The Supreme Court's decision in Planned Parenthood vs. Casey ran like an electric charge through the presidential campaign that year.
"The constitutional right to choose is hanging by a thread," declared candidate Bill Clinton. "We are only one justice away from an outright reversal of Roe."
Eight years later, the legal climate is far different. With the replacement of anti-abortion Justice Byron White by Stephen Breyer, the present court's abortion-rights margin has risen to 6-3. But with the next president likely to nominate anywhere from three to five justices -- and potentially shifting that balance -- the issue has once again become a political question instead of a legal one.
The dangers of the issue for Republicans can be seen in John McCain's bobbing and weaving, which did not begin with questions about his daughter on that New Hampshire campaign bus. For years in Congress, McCain hewed to the right-to-life line with a vengeance. He has voted to prohibit abortion at U.S. military bases overseas, to deny federal funding to low-income women seeking abortions and to block funding to global family-planning agencies. Last year he sponsored the draconian Child Custody Protection Act, which would have made it a felony to transport a woman under 18 over state lines in order to evade a local parental-notification law.
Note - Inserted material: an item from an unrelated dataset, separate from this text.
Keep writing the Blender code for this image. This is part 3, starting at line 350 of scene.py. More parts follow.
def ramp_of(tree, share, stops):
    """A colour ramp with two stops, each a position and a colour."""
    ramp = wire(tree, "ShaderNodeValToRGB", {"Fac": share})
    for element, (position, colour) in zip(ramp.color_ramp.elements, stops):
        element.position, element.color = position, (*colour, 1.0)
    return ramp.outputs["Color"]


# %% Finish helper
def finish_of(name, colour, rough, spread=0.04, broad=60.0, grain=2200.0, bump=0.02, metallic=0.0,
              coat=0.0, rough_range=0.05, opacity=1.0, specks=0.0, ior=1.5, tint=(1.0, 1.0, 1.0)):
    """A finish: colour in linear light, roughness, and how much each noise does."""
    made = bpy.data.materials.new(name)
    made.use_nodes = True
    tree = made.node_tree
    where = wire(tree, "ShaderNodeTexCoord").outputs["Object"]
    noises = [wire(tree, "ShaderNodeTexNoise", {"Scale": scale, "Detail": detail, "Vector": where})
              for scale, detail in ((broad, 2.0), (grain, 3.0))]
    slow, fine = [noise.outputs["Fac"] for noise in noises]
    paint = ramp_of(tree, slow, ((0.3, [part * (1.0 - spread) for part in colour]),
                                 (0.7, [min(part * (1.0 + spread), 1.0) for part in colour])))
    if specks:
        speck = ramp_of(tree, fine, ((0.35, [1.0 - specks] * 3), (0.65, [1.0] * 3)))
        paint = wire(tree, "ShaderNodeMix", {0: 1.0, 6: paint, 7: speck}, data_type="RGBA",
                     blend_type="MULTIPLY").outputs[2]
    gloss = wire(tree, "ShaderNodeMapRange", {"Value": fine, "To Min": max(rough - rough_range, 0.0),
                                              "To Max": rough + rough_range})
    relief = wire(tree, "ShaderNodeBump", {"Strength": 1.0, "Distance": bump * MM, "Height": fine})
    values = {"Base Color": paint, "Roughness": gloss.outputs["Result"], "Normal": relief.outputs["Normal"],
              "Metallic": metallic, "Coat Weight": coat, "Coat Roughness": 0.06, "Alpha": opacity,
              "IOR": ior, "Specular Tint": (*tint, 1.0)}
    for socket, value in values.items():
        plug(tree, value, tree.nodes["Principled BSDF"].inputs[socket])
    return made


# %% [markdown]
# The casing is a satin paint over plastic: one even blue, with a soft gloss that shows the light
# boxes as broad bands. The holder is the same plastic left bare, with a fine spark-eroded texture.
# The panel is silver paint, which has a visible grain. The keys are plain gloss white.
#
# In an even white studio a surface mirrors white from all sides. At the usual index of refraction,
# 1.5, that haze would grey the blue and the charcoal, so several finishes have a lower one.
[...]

Yet last summer, McCain told the San Francisco Chronicle that he would not "in the short term or even the long term" support efforts to overturn Roe vs. Wade, and that outlawing abortion would drive women to "illegal and dangerous operations." His Web site declares that the GOP must "welcome those who honestly differ" on abortion.
When asked in New Hampshire about what he would do if his daughter were to become pregnant, McCain at first said it was his daughter's decision alone, then shifted to "a family decision." Most commentators viewed McCain's shifting position as evidence of uncertainty. "Basically he fumbled the issue," said Luntz.
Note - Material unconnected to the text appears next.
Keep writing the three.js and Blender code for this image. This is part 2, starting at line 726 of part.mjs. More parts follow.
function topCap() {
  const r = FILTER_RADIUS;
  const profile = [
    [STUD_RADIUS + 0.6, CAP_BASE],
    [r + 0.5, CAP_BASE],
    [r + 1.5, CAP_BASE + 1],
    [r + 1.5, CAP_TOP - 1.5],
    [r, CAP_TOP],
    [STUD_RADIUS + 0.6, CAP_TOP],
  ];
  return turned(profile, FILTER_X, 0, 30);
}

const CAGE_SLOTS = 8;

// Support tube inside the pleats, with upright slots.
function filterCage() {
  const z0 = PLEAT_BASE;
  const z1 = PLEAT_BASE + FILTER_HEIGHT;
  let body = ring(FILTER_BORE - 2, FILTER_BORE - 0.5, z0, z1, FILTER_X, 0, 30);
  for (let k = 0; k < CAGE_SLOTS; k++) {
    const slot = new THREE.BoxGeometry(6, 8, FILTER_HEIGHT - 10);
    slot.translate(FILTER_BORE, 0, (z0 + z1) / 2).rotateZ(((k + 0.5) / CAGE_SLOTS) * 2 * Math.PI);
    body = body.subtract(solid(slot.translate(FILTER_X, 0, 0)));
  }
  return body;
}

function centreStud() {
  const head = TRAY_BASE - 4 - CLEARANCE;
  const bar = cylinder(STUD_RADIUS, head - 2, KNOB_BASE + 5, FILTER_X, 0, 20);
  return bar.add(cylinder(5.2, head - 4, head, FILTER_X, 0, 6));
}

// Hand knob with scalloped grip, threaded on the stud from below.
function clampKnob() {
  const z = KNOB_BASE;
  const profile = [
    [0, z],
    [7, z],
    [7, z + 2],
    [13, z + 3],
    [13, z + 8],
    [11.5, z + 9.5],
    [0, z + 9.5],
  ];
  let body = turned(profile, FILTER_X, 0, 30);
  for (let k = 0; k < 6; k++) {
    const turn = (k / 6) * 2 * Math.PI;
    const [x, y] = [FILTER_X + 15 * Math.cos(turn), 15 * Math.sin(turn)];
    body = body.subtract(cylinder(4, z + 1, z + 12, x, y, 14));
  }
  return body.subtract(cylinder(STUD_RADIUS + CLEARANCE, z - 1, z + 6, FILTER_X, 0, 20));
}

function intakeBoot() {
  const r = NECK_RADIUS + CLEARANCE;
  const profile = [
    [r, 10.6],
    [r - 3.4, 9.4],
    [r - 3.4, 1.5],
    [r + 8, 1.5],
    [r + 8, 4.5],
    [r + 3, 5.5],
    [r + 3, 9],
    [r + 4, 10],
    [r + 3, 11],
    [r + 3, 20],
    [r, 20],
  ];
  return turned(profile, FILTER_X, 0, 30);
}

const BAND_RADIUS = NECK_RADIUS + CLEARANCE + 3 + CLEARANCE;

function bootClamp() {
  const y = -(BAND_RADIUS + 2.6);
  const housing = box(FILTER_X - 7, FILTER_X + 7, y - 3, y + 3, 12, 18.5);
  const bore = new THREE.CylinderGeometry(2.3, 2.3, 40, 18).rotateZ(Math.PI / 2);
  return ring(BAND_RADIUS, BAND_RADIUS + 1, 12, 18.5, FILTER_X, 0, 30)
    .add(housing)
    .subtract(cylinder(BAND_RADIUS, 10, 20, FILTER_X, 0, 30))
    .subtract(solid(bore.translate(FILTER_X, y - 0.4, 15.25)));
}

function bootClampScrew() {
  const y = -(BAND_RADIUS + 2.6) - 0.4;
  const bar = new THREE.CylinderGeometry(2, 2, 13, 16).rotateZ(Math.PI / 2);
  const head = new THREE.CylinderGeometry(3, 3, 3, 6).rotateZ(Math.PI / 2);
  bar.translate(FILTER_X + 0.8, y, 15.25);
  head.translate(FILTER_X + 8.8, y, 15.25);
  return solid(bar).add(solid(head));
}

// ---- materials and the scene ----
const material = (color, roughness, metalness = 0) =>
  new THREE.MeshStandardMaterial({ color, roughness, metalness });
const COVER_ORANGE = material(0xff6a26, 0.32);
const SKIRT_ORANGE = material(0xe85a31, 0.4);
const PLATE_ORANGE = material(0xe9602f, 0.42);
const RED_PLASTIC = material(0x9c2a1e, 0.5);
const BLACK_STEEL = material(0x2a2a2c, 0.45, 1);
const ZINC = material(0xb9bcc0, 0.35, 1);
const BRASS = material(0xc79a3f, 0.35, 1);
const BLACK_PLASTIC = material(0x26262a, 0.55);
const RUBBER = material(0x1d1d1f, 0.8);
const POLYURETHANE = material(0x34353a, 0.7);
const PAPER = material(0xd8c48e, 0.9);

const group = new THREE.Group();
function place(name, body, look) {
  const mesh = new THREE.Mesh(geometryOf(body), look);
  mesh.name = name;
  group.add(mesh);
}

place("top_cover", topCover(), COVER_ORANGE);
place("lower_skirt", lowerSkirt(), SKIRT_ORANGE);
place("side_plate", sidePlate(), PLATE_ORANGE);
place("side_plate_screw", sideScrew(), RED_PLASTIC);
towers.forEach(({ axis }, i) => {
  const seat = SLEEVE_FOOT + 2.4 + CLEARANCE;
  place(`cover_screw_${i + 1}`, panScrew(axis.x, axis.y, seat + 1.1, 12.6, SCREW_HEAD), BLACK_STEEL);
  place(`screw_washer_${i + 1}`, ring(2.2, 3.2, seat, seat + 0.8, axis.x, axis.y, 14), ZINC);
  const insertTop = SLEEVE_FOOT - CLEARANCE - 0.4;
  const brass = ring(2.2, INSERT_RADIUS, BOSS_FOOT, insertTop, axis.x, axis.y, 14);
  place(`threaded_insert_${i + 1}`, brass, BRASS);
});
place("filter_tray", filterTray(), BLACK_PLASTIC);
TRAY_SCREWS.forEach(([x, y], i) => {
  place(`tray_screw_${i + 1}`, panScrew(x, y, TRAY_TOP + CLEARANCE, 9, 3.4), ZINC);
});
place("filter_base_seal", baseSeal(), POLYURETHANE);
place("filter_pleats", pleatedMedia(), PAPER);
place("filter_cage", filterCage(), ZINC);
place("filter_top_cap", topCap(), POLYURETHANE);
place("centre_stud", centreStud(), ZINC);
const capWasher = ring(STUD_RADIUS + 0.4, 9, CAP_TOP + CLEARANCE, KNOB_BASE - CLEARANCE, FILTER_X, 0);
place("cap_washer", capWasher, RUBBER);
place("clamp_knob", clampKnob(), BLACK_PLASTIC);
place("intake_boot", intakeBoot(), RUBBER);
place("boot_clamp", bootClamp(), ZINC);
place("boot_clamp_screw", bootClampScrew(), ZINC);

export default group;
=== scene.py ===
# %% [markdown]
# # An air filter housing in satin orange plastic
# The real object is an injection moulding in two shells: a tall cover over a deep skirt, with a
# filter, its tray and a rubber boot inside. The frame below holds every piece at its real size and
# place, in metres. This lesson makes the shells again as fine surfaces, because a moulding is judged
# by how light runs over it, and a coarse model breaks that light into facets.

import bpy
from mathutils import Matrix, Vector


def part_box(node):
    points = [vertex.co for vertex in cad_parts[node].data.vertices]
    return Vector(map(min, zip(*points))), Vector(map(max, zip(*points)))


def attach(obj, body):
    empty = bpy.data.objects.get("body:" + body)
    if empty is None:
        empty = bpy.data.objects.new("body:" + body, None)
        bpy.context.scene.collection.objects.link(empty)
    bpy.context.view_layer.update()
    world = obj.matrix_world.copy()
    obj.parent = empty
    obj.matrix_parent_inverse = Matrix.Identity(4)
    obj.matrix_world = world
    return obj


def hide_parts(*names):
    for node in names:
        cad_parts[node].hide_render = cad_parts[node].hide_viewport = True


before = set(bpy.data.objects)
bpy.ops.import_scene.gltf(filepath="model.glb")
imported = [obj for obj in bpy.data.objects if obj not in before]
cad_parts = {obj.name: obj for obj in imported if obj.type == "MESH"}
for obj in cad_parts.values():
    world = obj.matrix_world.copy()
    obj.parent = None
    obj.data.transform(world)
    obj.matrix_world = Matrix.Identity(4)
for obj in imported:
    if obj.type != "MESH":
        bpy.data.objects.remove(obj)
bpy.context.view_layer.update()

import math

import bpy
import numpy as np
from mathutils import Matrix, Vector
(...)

In fact it was careful positioning. McCain staked out precisely the terrain occupied by the largest single bloc of public opinion, which favors abortion being legal but supports parental notification. The positioning paid off in New Hampshire, where pro-choice independent voters turned to him in large numbers.
Bush, meanwhile, has responded to the abortion challenge with precisely the opposite tactic. Bush, who used to say he supports legal abortion in cases of rape, incest and the life of the mother, and who earlier this year declined to make opposing Roe vs. Wade a litmus test for Supreme Court nominees, now supports overturning Roe and would pass a human-life amendment to the Constitution without the three exceptions.
For Bush, this strategy represents a fundamental gamble. Indeed, it is possible that his extreme positioning in New Hampshire -- a vain effort to fend off McCain's surprisingly strong challenge -- may have already left him mortally wounded in the general election. Bush's compassionate conservatism was an appeal to suburban "soccer moms" -- an overwhelmingly pro-choice constituency. The phrase seemed to at least offer a distant echo of the historic stream of pro-choice Republicanism that was cut off by Reagan in the mid-'70s, when the Great Communicator forged his alliance with the right-to-life movement. Compassionate conservatism hinted at the reproductive rights moderation of George W.'s father, both of whom were among Planned Parenthood's most loyal GOP allies during their congressional careers.
But in New Hampshire George W. choked off any whiff of reproductive-rights tolerance. As the Weekly Standard's Bill Kristol put it last week, "You could make the case that 'compassionate conservatism' died Feb. 2," the day after the New Hampshire primary.
This was further illustrated last week when Dan Quayle added his support to Bush. As Celinda Lake observes, "The more Bush is pushed into the right-to-life corner, the harder it will be for him to hold his overall strategy together."
Just how profoundly difficult Bush's new dilemma will be is suggested by a recent Quinnipiac College poll of voters in New Jersey, a highly volatile swing state. Eighty-four percent of the state's voters believe abortion should be legal, a margin extending across all religious groups.
Thirty-eight percent favor some limits, such as parental notification.
Only 14 percent would ban abortion outright, the position now adopted by Bush.
But the issue has political implications for Democrats as well. Conventional wisdom dismissed Bill Bradley's New Hampshire attacks on Gore's former opposition to federal funding for abortion as desperate electioneering and irrelevant ancient history. But in a year in which character is a central campaign issue, Gore's change-of-perspective may offer Bradley some traction, especially if voters see either the vice president's old right-to-life rhetoric or his more recent pro-choice stands as pandering to constituencies.
"When people are asked to choose a 'character' issue they say abortion," Lake said. "They want to know if candidates will stand up for what they believe."